__Given problem__.
Look through the entries below and extract exactly the lines from the one containing "Reconstruct the object" through the one containing "from the viewer.", ends included.

__Provided records__.
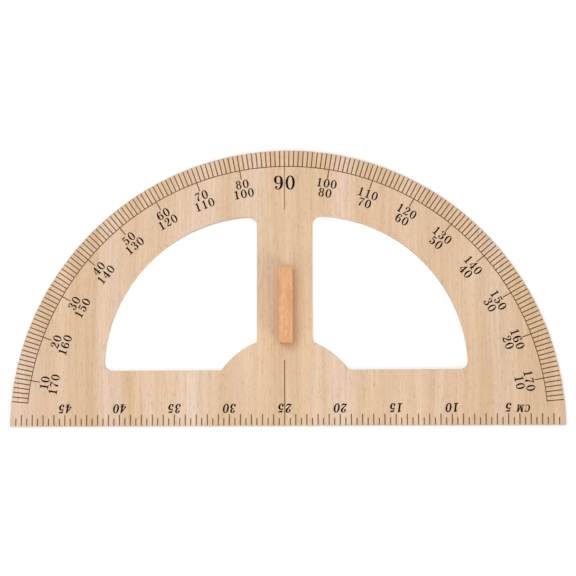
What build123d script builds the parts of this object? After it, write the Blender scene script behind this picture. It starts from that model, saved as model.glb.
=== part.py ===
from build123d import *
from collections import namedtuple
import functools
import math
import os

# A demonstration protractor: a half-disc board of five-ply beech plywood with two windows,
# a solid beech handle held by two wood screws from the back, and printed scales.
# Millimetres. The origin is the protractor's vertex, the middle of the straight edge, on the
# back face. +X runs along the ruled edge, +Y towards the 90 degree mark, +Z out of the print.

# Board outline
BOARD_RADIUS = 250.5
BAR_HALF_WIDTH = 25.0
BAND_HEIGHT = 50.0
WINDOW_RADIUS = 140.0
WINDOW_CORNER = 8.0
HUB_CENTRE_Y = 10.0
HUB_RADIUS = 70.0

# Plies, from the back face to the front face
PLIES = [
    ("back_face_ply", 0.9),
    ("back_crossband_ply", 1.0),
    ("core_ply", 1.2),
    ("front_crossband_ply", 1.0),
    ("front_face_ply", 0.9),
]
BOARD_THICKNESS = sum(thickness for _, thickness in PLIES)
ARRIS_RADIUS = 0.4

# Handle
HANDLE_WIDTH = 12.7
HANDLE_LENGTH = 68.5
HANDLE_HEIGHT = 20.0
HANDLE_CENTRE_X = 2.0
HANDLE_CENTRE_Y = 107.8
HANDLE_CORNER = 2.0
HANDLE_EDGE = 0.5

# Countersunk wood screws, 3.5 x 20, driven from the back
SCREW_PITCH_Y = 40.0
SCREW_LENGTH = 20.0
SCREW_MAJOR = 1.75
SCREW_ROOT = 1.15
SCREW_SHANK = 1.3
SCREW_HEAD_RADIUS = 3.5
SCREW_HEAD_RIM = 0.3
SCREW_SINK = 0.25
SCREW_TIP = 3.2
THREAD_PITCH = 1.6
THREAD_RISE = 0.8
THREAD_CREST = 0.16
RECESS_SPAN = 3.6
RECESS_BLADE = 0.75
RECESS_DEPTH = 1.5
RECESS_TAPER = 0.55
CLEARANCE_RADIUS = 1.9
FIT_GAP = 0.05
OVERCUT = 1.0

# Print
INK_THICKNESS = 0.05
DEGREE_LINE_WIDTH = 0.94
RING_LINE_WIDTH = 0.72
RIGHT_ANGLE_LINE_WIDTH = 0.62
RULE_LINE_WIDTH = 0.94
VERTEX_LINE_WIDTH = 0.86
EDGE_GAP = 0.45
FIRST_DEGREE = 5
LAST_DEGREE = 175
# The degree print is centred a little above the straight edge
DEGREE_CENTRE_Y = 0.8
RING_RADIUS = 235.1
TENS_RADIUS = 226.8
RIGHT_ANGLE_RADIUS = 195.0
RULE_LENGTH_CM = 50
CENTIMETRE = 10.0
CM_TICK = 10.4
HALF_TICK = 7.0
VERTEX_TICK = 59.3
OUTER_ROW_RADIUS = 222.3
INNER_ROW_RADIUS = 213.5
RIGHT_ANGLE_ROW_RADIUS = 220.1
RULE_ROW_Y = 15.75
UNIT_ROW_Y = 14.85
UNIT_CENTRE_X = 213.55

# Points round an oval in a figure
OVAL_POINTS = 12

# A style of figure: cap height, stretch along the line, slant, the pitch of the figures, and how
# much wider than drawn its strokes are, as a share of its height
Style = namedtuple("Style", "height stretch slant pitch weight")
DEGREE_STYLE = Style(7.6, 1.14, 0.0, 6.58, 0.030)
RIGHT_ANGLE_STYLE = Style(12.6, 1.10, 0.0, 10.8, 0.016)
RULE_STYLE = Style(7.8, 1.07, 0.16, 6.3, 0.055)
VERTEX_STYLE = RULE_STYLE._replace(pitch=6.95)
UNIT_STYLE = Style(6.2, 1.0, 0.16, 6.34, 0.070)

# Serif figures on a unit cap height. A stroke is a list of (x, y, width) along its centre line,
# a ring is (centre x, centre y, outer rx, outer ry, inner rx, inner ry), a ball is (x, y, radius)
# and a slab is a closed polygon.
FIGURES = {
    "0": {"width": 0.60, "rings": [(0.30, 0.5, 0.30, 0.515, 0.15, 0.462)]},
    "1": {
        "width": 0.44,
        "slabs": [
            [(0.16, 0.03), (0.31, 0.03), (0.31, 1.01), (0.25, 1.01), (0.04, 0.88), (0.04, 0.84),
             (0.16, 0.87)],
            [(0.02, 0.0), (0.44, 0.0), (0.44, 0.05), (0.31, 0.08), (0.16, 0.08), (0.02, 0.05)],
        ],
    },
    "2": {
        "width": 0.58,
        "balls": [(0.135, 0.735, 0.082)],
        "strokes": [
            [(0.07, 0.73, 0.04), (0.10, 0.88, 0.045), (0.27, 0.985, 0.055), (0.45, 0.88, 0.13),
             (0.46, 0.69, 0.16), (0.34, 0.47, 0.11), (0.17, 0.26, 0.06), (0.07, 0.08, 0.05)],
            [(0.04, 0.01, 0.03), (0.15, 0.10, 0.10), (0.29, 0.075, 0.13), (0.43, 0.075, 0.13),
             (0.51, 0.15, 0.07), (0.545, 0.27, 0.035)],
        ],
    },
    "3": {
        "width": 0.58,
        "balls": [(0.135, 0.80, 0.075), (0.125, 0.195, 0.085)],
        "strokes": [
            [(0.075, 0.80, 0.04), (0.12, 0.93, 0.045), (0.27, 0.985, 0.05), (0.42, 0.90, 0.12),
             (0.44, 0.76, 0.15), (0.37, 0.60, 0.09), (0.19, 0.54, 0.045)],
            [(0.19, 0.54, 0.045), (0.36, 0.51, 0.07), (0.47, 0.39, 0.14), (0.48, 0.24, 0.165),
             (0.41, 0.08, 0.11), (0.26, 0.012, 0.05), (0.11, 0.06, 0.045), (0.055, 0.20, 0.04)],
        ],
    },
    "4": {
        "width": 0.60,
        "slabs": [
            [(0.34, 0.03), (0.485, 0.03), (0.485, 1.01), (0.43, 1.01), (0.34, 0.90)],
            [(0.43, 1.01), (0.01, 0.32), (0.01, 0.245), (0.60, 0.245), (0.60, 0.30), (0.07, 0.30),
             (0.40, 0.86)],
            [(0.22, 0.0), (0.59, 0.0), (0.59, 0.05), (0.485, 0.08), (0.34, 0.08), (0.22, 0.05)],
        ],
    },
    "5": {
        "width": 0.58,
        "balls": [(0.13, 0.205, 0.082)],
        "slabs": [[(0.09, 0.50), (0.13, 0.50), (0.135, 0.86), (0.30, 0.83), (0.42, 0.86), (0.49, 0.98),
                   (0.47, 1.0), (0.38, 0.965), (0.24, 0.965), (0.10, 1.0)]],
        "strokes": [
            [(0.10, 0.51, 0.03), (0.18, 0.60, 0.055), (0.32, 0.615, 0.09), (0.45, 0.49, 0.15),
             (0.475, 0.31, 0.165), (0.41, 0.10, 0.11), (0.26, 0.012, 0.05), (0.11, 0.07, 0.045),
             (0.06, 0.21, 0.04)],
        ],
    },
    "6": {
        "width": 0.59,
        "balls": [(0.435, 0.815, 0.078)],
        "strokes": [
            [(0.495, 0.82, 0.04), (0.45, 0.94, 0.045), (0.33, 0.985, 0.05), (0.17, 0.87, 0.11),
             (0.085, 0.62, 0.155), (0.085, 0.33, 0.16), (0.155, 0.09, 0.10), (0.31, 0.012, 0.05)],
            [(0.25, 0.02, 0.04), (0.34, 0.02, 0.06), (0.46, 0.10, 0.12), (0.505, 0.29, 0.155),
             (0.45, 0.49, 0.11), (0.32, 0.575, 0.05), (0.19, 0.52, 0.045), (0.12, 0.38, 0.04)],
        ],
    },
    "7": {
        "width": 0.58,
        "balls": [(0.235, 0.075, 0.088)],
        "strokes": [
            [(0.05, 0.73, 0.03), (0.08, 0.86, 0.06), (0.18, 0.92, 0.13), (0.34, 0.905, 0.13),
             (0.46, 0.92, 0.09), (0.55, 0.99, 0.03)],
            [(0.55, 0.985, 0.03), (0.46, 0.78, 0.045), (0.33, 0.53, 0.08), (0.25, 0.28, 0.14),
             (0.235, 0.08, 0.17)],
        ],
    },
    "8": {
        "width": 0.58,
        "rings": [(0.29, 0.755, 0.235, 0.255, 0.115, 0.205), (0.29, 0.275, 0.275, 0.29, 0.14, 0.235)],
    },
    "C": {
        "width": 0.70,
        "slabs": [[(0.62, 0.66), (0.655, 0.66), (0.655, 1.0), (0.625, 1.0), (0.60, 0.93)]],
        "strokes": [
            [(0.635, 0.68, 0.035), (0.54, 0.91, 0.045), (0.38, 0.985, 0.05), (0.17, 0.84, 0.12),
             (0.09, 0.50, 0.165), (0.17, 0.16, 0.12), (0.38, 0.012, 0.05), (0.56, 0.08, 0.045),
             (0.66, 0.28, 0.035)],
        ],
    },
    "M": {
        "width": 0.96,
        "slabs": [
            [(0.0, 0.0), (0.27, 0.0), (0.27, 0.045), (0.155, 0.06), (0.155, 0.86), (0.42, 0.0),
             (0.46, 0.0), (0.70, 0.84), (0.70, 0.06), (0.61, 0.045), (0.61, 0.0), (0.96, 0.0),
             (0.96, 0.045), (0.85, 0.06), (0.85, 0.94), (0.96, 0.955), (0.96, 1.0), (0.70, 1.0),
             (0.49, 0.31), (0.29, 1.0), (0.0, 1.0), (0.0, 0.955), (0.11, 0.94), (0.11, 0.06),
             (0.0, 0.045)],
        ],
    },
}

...

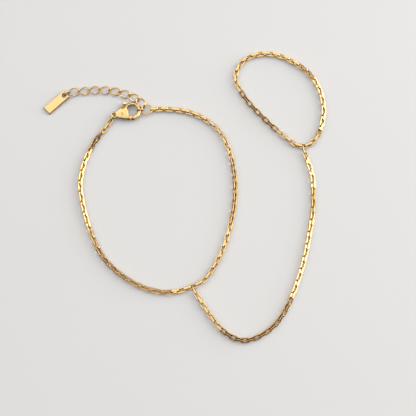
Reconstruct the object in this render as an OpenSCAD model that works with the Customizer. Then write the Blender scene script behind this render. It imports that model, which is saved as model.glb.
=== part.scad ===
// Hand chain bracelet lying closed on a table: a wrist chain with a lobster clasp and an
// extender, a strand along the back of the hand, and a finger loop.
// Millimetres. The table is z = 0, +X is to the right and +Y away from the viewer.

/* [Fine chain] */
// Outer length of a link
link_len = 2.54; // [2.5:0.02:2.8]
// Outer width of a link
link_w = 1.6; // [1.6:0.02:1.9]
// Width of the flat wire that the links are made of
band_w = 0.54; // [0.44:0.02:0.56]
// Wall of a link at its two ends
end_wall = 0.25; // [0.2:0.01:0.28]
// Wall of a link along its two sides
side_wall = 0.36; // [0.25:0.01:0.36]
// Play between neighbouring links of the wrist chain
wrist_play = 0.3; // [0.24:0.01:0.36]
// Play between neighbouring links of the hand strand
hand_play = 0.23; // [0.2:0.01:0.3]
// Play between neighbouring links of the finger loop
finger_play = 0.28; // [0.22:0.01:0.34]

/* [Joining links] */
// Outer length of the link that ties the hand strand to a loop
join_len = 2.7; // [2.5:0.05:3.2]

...

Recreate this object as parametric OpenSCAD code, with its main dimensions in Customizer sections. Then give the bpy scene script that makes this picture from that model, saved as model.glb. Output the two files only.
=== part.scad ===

__Response to this exercise__.
Reconstruct the object in this render as an OpenSCAD model that works with the Customizer. Then write the Blender scene script behind this render. It imports that model, which is saved as model.glb.
=== part.scad ===
// Hand chain bracelet lying closed on a table: a wrist chain with a lobster clasp and an
// extender, a strand along the back of the hand, and a finger loop.
// Millimetres. The table is z = 0, +X is to the right and +Y away from the viewer.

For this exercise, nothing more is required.